State Councilor of China
- In office 1988–1998
- Premier: Li Peng

7th Secretary-General of the State Council
- In office 1985–1988
- Preceded by: Tian Jiyun
- Succeeded by: Luo Gan

Personal details
- Born: June 1927 Huanan County, Heilongjiang, China
- Died: 8 August 2002 (aged 75) Beijing
- Party: Chinese Communist Party

= Chen Junsheng =

Chinese politician (1927–2002)

Chen Junsheng (陈俊生; June 1927 – 8 August 2002) was a Chinese politician. As a provincial official in Heilongjiang in the early 1980s, he distinguished himself as an advocate of the household responsibility system, resulting in the implementation of the reform in China's last bastion of collective agriculture. Consequently, he was elevated to the national government and served as Secretary-General of the State Council (1985–1988), State Councillor (1988–1998), and Vice Chairman of the Chinese People's Political Consultative Conference (1998–2002).

==Early life and career==
Chen was born in June 1927 in Huanan County, Heilongjiang province. During the Chinese Civil War, he was a member of the Mass Movement Group in Yilan County from 1946 to 1948, and was in charge of organizational affairs in Yidong County.

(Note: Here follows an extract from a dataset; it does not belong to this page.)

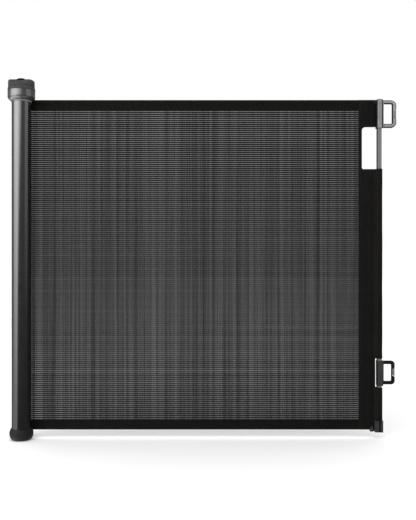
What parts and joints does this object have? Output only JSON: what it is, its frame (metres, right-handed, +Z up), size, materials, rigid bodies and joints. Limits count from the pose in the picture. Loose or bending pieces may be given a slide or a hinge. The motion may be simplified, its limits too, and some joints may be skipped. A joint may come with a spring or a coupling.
{
  "type": "retractable pet gate",
  "caption": "Retractable pet gate: a mesh screen rolls out sideways from an upright round housing with a locking knob, and its pull bar has two D loops for wall hooks.",
  "frame": {"origin": "on the roller's axis, at the underside of the foot", "axes": "+X the way the screen is pulled out, +Y towards the wall that carries the brackets, +Z up along the roller"},
  "size_m": [0.9855, 0.077, 0.9122],
  "materials": {
    "housing_gloss": "glossy dark grey with a sharp highlight",
    "knob_gloss": "moulded, semi-gloss",
    "button_black": "moulded, black",
    "trim_grey": "pale grey",
    "foot_black": "satin black",
    "pad_rubber": "matt",
    "bracket_paint": "powder-coated black",
    "steel": "plain",
    "spring_steel": "wire",
    "inner_plastic": "natural moulding",
    "bush_plastic": "natural acetal",
    "roller_aluminium": "extruded",
    "bar_grey": "satin grey",
    "fitting_grey": "satin moulding",
    "fitting_dark": "satin moulding",
    "loop_dark": "satin moulding",
    "loop_insert": "satin moulding",
    "band_fabric": "woven black webbing",
    "mesh_fabric": "open black mesh"
  },
  "bodies": {
    "housing": {"housing_tube": "housing_gloss", "top_trim_ring": "trim_grey", "top_collar": "housing_gloss", "collar_screws": "steel", "foot_screws": "steel", "knob_retaining_pins": "steel", "foot_cap": "foot_black", "foot_pad": "pad_rubber", "spindle": "steel", "spring_anchor": "inner_plastic", "torsion_spring": "spring_steel", "lower_bearing": "bush_plastic", "upper_bearing": "bush_plastic", "upper_wall_bracket": "bracket_paint", "lower_wall_bracket": "bracket_paint", "bracket_screws": "steel", "lift_springs": "spring_steel"},
    "roller": {"roller_tube": "roller_aluminium", "roller_bottom_plug": "inner_plastic", "roller_spring_plug": "inner_plastic", "roller_top_plug": "inner_plastic", "wound_mesh": "mesh_fabric", "mesh_clamp_strip": "inner_plastic", "ratchet_wheel": "bush_plastic", "ratchet_screw": "steel"},
    "lock_ring": {"lock_ring": "bush_plastic"},
    "lock_knob": {"lock_knob": "knob_gloss"},
    "release_button": {"release_button": "button_black", "button_stop_screw": "steel", "button_spring": "spring_steel"},
    "pull_bar": {"pull_bar": "bar_grey", "top_fitting": "fitting_grey", "top_fitting_rivet": "steel", "lower_clip": "fitting_dark", "bottom_fitting": "fitting_dark", "bar_screws": "steel", "upper_loop": "loop_dark", "upper_loop_insert": "loop_insert", "lower_loop": "loop_dark", "lower_loop_insert": "loop_insert", "lead_band": "band_fabric", "mesh_screen": "mesh_fabric", "top_hem": "band_fabric", "bottom_hem": "band_fabric"}
  },
  "joints": [
    {"name": "screen_pull", "type": "slide", "parent": "housing", "child": "pull_bar", "axis": [1, 0, 0], "range_m": [-0.825, 0.425], "deforming": ["mesh_screen", "top_hem", "bottom_hem"]},
    {"name": "roller_spin", "type": "hinge", "parent": "housing", "child": "roller", "pos_m": [0, 0, 0.44], "axis": [0, 0, 1], "range_deg": [-1531, 2971], "deforming": ["torsion_spring"]},
    {"name": "knob_turn", "type": "hinge", "parent": "housing", "child": "lock_knob", "pos_m": [0, 0, 0.9], "axis": [0, 0, 1], "range_deg": [0, 60]},
    {"name": "ring_drop", "type": "slide", "parent": "housing", "child": "lock_ring", "axis": [0, 0, -1], "range_m": [0, 0.003], "deforming": ["lift_springs"]},
    {"name": "button_press", "type": "slide", "parent": "lock_knob", "child": "release_button", "axis": [0, 0, -1], "range_m": [0, 0.004], "stiffness_N_per_m": 500, "springref_m": -0.001, "deforming": ["button_spring"]}
  ],
  "couplings": [
    {"joint": "roller_spin", "follows": "screen_pull", "rad_per_m": -62.832},
    {"joint": "ring_drop", "follows": "knob_turn", "m_per_rad": 0.0028648}
  ]
}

After the founding of the People's Republic of China, from 1950 to 1957 he worked in the publicity department of Suihua, Fuyu, and Keshan counties, and became party secretary of Keshan. During the Cultural Revolution, he suffered from persecution between 1967 and 1973.

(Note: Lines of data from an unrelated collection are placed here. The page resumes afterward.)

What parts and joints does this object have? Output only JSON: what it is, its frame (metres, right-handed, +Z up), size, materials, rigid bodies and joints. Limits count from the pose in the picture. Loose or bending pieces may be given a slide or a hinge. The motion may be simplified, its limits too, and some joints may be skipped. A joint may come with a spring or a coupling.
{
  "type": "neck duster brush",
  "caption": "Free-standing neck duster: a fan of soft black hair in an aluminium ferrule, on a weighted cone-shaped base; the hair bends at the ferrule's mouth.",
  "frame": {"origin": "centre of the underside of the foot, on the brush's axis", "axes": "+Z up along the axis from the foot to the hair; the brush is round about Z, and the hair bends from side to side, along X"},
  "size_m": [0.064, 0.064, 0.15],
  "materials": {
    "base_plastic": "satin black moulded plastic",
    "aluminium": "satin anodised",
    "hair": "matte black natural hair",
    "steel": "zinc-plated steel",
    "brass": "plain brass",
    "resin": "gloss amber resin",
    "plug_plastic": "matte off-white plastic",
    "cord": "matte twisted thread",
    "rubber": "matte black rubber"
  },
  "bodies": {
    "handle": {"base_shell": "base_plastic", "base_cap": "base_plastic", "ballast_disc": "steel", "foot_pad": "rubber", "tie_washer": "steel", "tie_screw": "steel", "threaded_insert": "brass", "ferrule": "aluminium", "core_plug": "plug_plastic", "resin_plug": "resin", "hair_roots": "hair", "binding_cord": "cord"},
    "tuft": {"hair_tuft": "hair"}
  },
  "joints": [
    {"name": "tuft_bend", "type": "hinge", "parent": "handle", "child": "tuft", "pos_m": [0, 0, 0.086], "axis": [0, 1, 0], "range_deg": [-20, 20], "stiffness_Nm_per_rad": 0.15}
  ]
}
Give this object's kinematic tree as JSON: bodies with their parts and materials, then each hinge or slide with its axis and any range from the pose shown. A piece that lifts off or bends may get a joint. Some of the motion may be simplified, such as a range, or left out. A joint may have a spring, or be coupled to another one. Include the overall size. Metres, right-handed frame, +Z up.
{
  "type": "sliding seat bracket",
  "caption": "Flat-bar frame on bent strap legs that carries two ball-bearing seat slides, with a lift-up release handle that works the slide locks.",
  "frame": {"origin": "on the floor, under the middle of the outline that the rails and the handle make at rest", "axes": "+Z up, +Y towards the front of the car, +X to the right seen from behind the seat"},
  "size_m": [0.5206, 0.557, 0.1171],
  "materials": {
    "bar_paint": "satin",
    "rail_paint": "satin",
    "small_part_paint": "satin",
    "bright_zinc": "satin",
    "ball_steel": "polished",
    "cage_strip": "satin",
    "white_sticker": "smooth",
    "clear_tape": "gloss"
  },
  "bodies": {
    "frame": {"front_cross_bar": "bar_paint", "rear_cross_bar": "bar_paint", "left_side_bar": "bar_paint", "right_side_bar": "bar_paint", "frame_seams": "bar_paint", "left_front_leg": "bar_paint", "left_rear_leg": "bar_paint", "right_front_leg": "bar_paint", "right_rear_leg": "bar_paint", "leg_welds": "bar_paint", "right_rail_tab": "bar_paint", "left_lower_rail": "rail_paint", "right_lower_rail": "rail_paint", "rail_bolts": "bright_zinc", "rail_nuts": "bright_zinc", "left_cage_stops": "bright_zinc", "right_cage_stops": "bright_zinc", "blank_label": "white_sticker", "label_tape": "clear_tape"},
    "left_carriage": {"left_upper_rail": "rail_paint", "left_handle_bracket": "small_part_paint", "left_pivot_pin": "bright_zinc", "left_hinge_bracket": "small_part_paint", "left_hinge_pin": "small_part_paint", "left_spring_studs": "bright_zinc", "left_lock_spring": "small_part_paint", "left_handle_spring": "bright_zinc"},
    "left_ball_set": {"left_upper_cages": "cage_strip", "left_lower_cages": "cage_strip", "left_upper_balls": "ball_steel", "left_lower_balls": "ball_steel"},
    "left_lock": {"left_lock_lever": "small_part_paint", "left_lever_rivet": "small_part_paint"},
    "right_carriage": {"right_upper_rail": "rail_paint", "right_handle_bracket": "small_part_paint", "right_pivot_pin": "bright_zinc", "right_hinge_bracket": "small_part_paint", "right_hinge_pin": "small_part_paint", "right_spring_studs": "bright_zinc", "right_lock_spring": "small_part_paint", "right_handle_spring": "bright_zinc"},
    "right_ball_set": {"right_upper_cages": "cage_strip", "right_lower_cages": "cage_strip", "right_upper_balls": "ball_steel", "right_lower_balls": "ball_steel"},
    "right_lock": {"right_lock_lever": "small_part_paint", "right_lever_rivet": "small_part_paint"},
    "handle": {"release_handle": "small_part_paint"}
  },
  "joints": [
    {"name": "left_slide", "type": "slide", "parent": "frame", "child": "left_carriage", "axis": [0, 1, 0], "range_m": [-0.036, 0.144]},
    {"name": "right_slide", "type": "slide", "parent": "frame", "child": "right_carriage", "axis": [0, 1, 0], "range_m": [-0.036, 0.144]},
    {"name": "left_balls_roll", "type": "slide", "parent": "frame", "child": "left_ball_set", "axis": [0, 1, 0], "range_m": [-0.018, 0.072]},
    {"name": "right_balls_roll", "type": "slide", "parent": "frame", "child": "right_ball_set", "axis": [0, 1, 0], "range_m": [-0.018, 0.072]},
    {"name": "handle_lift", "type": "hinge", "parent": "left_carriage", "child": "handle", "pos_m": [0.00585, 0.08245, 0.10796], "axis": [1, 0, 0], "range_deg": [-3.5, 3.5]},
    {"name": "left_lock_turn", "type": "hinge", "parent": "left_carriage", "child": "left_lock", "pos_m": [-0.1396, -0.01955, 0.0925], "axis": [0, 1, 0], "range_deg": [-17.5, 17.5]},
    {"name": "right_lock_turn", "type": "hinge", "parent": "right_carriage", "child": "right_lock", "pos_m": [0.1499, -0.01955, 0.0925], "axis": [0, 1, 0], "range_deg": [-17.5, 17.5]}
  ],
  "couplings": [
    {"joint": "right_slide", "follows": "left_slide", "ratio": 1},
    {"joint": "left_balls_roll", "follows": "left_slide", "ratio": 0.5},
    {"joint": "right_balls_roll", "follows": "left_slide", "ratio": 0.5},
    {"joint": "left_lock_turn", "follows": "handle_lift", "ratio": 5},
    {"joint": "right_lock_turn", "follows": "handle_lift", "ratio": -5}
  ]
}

==Heilongjiang provincial committee==
From 1973 to 1981, he served as deputy director and then director of the Heilongjiang Party Committee Policy Research Office, deputy director and director of the General Office of the Provincial Party Committee, member of the provincial party standing committee and secretary-general of Heilongjiang Party Committee, and party secretary of Qiqihar City.

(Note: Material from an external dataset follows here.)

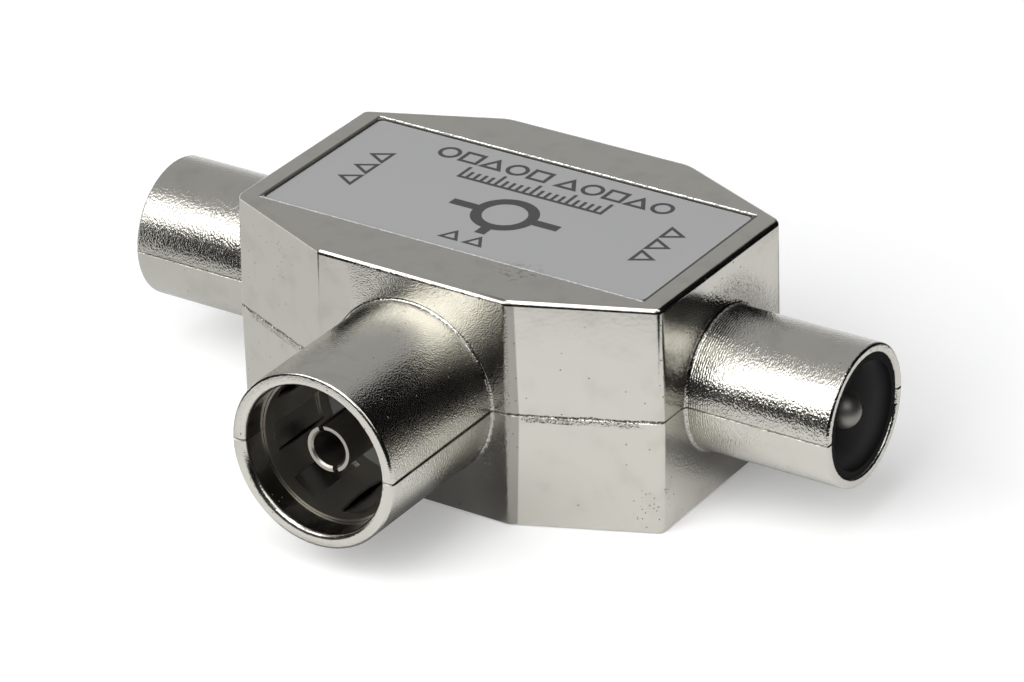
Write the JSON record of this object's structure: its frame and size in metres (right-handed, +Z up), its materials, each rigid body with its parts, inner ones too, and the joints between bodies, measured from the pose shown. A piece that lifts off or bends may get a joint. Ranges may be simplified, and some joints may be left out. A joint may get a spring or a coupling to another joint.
{
  "type": "coaxial splitter",
  "caption": "Die-cast coaxial splitter with an eight-sided body, one socket at the front and a plug at each end on one line, and a flat label recess on top.",
  "frame": {"origin": "on the underside, directly below the point where the axes of the three tubes cross", "axes": "+X along the right plug, -X along the left plug, -Y along the socket, +Z up from the underside to the label"},
  "size_m": [0.0528, 0.034, 0.016],
  "materials": {
    "plated_zinc": "nickel plate on die-cast zinc, smooth flats and pebbled tubes",
    "label": "matt silver grey, printed",
    "spring": "nickel-plated spring bronze",
    "insulator": "moulded black plastic",
    "contact": "nickel-plated brass, turned",
    "board": "glass-fibre board with solder mask",
    "ferrite": "fired ferrite, matt",
    "wire": "enamelled copper wire",
    "resistor": "glazed ceramic chip with tinned ends",
    "capacitor": "fired ceramic chip",
    "solder": "bright solder"
  },
  "bodies": {
    "root": {"upper_shell": "plated_zinc", "lower_shell": "plated_zinc", "label_plate": "label", "input_ground_spring": "spring", "input_insulator": "insulator", "input_contact": "contact", "output_left_insulator": "insulator", "output_left_pin": "contact", "output_right_insulator": "insulator", "output_right_pin": "contact", "circuit_board": "board", "matching_core": "ferrite", "matching_winding": "wire", "hybrid_core": "ferrite", "hybrid_winding": "wire", "balance_resistor": "resistor", "trim_capacitor": "capacitor", "input_solder": "solder", "output_left_solder": "solder", "output_right_solder": "solder"}
  },
  "joints": []
}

From 1981 to 1984, Chen served as party secretary (then equivalent to deputy party chief) of Heilongjiang Province. In the early 1980s, when the rest of China was implementing the household responsibility system, Heilongjiang's party chief Yang Yichen resisted the reform and the province was the last bastion of collective agriculture. Chen, a supporter of the reform, conducted an investigation in Nenjiang Prefecture in 1982, and concluded in his report that peasants supported household contracts because they directly rewarded their work and prevented abuse by officials and egalitarianism. Chen's work, together with another official's investigation of conditions in other provinces, caused Yang to change his position. In a meeting in January 1983, Chen's report was approved by the provincial party committee and propagated as a policy guide. A month later, Yang lost his job as the province's party chief. He was later appointed procurator-general of the Supreme People's Procuratorate in an ostensible "promotion".

==National government==
Because of his advocacy of the rural household responsibility reform, Yang was transferred to the central government in Beijing. From 1984 to 1985 Chen was vice president of the All-China Federation of Trade Unions and deputy director of the Rural Policy Research Office under the CPC Central Committee. He became Secretary-General of the State Council from 1985 to 1988, and served as a vice-premier-level State Councillor from 1988 to 1998. He became a Vice Chairman of the Chinese People's Political Consultative Conference in 1998, serving until his death in 2002. He was a member of the 13th and 14th Central Committees of the Chinese Communist Party.

Chen died in Beijing on 8 August 2002.